§ **Data extract**:
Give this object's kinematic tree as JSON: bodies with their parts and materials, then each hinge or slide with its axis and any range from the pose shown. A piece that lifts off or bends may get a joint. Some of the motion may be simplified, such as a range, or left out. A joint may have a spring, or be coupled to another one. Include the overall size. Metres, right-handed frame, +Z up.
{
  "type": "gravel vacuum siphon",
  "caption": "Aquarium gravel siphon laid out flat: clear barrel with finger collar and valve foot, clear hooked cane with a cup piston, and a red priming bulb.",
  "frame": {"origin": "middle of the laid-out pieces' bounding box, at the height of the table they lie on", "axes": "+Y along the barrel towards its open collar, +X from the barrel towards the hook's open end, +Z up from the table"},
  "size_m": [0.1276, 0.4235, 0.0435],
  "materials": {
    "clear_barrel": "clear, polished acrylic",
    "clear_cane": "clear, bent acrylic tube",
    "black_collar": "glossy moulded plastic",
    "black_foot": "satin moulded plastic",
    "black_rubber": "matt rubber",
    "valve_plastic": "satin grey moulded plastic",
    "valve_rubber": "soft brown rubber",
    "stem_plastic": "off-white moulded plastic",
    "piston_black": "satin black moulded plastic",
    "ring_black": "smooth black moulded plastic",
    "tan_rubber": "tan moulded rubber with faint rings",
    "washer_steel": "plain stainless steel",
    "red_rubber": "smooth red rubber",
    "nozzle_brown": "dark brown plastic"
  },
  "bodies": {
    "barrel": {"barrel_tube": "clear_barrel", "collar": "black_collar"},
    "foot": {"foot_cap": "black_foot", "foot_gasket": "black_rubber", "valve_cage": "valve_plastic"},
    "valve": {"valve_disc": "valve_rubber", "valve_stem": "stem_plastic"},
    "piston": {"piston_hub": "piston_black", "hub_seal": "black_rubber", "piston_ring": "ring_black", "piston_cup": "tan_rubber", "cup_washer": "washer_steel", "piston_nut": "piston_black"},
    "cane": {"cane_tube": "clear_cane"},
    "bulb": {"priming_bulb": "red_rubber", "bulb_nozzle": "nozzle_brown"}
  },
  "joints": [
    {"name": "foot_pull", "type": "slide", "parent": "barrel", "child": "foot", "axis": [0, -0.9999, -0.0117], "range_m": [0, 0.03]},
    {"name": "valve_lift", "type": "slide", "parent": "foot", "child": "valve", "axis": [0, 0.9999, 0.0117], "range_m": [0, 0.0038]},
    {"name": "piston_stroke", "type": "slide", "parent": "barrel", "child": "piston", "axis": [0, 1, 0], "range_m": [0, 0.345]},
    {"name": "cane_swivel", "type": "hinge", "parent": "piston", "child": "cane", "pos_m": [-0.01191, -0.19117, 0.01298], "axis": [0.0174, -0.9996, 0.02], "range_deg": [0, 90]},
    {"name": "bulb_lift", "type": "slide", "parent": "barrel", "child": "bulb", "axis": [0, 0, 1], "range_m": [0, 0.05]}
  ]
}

§ **What you have to do**:
Give back the data above exactly as it appears.

§ **Answer**:
Give this object's kinematic tree as JSON: bodies with their parts and materials, then each hinge or slide with its axis and any range from the pose shown. A piece that lifts off or bends may get a joint. Some of the motion may be simplified, such as a range, or left out. A joint may have a spring, or be coupled to another one. Include the overall size. Metres, right-handed frame, +Z up.
{
  "type": "gravel vacuum siphon",
  "caption": "Aquarium gravel siphon laid out flat: clear barrel with finger collar and valve foot, clear hooked cane with a cup piston, and a red priming bulb.",
  "frame": {"origin": "middle of the laid-out pieces' bounding box, at the height of the table they lie on", "axes": "+Y along the barrel towards its open collar, +X from the barrel towards the hook's open end, +Z up from the table"},
  "size_m": [0.1276, 0.4235, 0.0435],
  "materials": {
    "clear_barrel": "clear, polished acrylic",
    "clear_cane": "clear, bent acrylic tube",
    "black_collar": "glossy moulded plastic",
    "black_foot": "satin moulded plastic",
    "black_rubber": "matt rubber",
    "valve_plastic": "satin grey moulded plastic",
    "valve_rubber": "soft brown rubber",
    "stem_plastic": "off-white moulded plastic",
    "piston_black": "satin black moulded plastic",
    "ring_black": "smooth black moulded plastic",
    "tan_rubber": "tan moulded rubber with faint rings",
    "washer_steel": "plain stainless steel",
    "red_rubber": "smooth red rubber",
    "nozzle_brown": "dark brown plastic"
  },
  "bodies": {
    "barrel": {"barrel_tube": "clear_barrel", "collar": "black_collar"},
    "foot": {"foot_cap": "black_foot", "foot_gasket": "black_rubber", "valve_cage": "valve_plastic"},
    "valve": {"valve_disc": "valve_rubber", "valve_stem": "stem_plastic"},
    "piston": {"piston_hub": "piston_black", "hub_seal": "black_rubber", "piston_ring": "ring_black", "piston_cup": "tan_rubber", "cup_washer": "washer_steel", "piston_nut": "piston_black"},
    "cane": {"cane_tube": "clear_cane"},
    "bulb": {"priming_bulb": "red_rubber", "bulb_nozzle": "nozzle_brown"}
  },
  "joints": [
    {"name": "foot_pull", "type": "slide", "parent": "barrel", "child": "foot", "axis": [0, -0.9999, -0.0117], "range_m": [0, 0.03]},
    {"name": "valve_lift", "type": "slide", "parent": "foot", "child": "valve", "axis": [0, 0.9999, 0.0117], "range_m": [0, 0.0038]},
    {"name": "piston_stroke", "type": "slide", "parent": "barrel", "child": "piston", "axis": [0, 1, 0], "range_m": [0, 0.345]},
    {"name": "cane_swivel", "type": "hinge", "parent": "piston", "child": "cane", "pos_m": [-0.01191, -0.19117, 0.01298], "axis": [0.0174, -0.9996, 0.02], "range_deg": [0, 90]},
    {"name": "bulb_lift", "type": "slide", "parent": "barrel", "child": "bulb", "axis": [0, 0, 1], "range_m": [0, 0.05]}
  ]
}